Cette année-là, l'évêque Audouin contraignit les Juifs de Limoges à se faire baptiser en publiant une loi qui les mettait en demeure, ou bien de devenir chrétiens, ou bien de quitter la ville ; un mois durant, sur son ordre, les docteurs en science divine discutèrent avec les Juifs pour leur démontrer la fausseté de leurs livres ; trois ou quatre Juifs se firent chrétiens. La foule des autres se hâta d'aller chercher refuge dans d'autres cités, avec femmes et enfants. Il y en eut aussi qui s'égorgèrent eux-mêmes avec leur épée plutôt que d'accepter le baptême. La même année, le sépulcre du Seigneur à Jérusalem fut brisé par les Juifs et les Sarrasins, le troisième jour des calendes d'octobre, l'an 1010 de l'incarnation de ce même Seigneur.
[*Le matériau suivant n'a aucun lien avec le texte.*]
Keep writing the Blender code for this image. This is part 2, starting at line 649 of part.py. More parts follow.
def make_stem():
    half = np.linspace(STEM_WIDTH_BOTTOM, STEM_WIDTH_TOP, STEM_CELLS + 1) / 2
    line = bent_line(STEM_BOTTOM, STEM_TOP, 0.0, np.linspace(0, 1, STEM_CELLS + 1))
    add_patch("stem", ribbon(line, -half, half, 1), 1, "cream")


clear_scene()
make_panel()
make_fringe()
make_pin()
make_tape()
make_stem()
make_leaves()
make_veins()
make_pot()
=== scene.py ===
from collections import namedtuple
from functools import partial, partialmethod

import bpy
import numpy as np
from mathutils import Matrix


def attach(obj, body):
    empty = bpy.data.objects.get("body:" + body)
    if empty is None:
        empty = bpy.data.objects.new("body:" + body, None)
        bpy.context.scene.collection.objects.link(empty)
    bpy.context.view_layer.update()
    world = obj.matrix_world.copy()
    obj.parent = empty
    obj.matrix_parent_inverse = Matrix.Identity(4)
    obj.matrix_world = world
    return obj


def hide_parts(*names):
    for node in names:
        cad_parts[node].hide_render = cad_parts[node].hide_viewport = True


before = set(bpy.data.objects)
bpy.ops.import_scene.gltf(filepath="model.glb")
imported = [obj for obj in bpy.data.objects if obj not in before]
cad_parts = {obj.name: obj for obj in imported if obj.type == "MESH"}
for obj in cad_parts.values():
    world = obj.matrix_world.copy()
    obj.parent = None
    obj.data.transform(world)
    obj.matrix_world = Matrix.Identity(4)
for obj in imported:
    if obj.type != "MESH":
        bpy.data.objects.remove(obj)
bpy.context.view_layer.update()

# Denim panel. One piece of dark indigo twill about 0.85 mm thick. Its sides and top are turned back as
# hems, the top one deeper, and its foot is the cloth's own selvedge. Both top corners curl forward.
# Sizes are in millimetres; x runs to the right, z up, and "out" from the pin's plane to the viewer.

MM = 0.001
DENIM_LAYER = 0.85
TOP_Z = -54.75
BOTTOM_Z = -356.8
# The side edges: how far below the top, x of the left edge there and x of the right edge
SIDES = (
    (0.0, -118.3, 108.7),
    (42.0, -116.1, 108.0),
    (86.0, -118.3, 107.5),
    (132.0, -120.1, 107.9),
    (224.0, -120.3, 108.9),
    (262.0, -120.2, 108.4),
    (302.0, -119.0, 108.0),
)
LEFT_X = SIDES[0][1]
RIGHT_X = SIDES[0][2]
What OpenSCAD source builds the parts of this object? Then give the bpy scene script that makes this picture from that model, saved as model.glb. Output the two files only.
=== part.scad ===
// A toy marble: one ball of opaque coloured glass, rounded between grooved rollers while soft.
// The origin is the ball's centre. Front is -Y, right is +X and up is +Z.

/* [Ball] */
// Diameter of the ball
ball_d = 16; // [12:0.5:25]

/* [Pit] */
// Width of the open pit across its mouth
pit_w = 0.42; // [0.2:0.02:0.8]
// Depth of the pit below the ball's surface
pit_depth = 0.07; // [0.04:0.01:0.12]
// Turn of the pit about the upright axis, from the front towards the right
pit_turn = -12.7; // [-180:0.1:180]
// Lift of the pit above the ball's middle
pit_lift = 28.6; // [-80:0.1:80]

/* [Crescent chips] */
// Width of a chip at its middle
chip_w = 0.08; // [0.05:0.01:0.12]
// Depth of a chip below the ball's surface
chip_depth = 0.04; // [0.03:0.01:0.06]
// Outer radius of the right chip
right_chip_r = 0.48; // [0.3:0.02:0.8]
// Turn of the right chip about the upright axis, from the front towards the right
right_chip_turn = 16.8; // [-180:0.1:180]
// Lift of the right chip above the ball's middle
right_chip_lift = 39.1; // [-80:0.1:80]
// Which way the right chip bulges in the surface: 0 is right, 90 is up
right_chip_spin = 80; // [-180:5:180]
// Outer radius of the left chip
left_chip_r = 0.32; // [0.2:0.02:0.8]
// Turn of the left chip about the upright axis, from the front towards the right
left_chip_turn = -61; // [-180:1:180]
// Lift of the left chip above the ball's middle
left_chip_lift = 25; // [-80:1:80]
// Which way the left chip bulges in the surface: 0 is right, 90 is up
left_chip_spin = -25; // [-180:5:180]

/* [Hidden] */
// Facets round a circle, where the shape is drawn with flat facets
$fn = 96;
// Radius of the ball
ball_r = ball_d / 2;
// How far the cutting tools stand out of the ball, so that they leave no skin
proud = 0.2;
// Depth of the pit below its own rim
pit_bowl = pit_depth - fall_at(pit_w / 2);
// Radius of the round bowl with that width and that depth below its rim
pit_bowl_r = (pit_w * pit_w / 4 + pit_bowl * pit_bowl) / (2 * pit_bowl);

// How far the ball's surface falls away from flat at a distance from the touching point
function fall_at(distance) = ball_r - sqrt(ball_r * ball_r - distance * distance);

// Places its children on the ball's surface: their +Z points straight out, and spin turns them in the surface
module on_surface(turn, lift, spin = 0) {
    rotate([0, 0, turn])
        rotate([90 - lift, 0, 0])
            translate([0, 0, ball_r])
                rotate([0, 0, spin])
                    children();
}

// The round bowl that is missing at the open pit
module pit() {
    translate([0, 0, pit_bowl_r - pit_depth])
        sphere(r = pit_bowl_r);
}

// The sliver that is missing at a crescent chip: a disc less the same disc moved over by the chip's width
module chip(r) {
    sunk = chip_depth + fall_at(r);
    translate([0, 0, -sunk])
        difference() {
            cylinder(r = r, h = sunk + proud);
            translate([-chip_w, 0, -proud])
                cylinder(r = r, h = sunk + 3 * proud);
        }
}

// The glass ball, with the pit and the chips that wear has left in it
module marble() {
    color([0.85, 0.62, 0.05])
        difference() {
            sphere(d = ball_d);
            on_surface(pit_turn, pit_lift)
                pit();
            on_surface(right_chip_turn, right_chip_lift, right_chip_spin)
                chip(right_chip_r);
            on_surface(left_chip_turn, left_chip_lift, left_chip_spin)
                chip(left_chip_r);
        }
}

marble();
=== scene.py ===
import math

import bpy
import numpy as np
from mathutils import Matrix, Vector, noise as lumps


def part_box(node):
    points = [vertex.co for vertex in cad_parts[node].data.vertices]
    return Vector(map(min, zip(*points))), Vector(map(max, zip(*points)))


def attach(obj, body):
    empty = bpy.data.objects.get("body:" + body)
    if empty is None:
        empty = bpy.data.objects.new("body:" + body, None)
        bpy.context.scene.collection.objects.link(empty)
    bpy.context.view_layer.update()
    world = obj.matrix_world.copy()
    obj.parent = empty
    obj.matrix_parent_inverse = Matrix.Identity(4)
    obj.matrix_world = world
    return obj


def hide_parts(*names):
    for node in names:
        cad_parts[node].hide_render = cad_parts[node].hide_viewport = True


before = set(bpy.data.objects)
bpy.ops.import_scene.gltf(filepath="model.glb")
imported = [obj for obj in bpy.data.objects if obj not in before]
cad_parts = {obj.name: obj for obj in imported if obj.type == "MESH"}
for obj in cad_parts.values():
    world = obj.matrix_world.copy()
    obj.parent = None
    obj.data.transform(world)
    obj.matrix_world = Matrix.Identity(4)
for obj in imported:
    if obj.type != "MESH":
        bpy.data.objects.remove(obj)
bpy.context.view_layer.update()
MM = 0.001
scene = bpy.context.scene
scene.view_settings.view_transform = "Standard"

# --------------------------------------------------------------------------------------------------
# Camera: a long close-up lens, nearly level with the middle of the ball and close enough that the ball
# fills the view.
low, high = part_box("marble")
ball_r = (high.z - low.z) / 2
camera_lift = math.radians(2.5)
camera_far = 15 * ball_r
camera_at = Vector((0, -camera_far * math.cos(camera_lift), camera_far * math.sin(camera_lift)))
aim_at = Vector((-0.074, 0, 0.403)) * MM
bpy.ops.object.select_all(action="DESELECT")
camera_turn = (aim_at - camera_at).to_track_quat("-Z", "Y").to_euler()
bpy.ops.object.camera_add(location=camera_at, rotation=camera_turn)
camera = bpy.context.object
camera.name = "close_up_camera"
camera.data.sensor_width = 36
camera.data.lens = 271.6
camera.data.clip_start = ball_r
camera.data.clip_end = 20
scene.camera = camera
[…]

Les Juifs d'Occident et les Sarrasins d'Espagne avaient en effet envoyé en Orient une lettre pleine d'accusations contre les chrétiens et annonçant que des armées d'Occident s'étaient mises en marche contre les Sarrasins de l'Orient. Alors le Nabuchodonosor de Babylone, qu'ils appellent l'Amirat, incité à la colère par les conseils des païens, répandit parmi les chrétiens une grande désolation en prenant une loi qui condamnait tous les chrétiens de ses Etats qui refuseraient de se faire sarrasins à la confiscation de leurs biens ou à la mort. Il s'ensuivit que d'innombrables chrétiens se convertirent à la loi sarrasine ; mais pas un ne fut digne de mourir pour le Christ, sauf le patriarche de Jérusalem, qui fut exécuté dans toutes sortes de supplices, et deux jeunes frères qui furent décapités en Egypte, et se signalèrent par de nombreux miracles. L'église Saint-Georges, que jusqu'alors nul Sarrasin n'avait pu profaner, fut détruite ainsi que bien d'autres églises des saints, et, en punition de nos péchés, la basilique du sépulcre du Seigneur fut rasée jusqu'au sol. Ne pouvant réussir à briser la pierre du monument, ils y allumèrent un grand feu, mais elle resta immuable et dure comme un diamant2.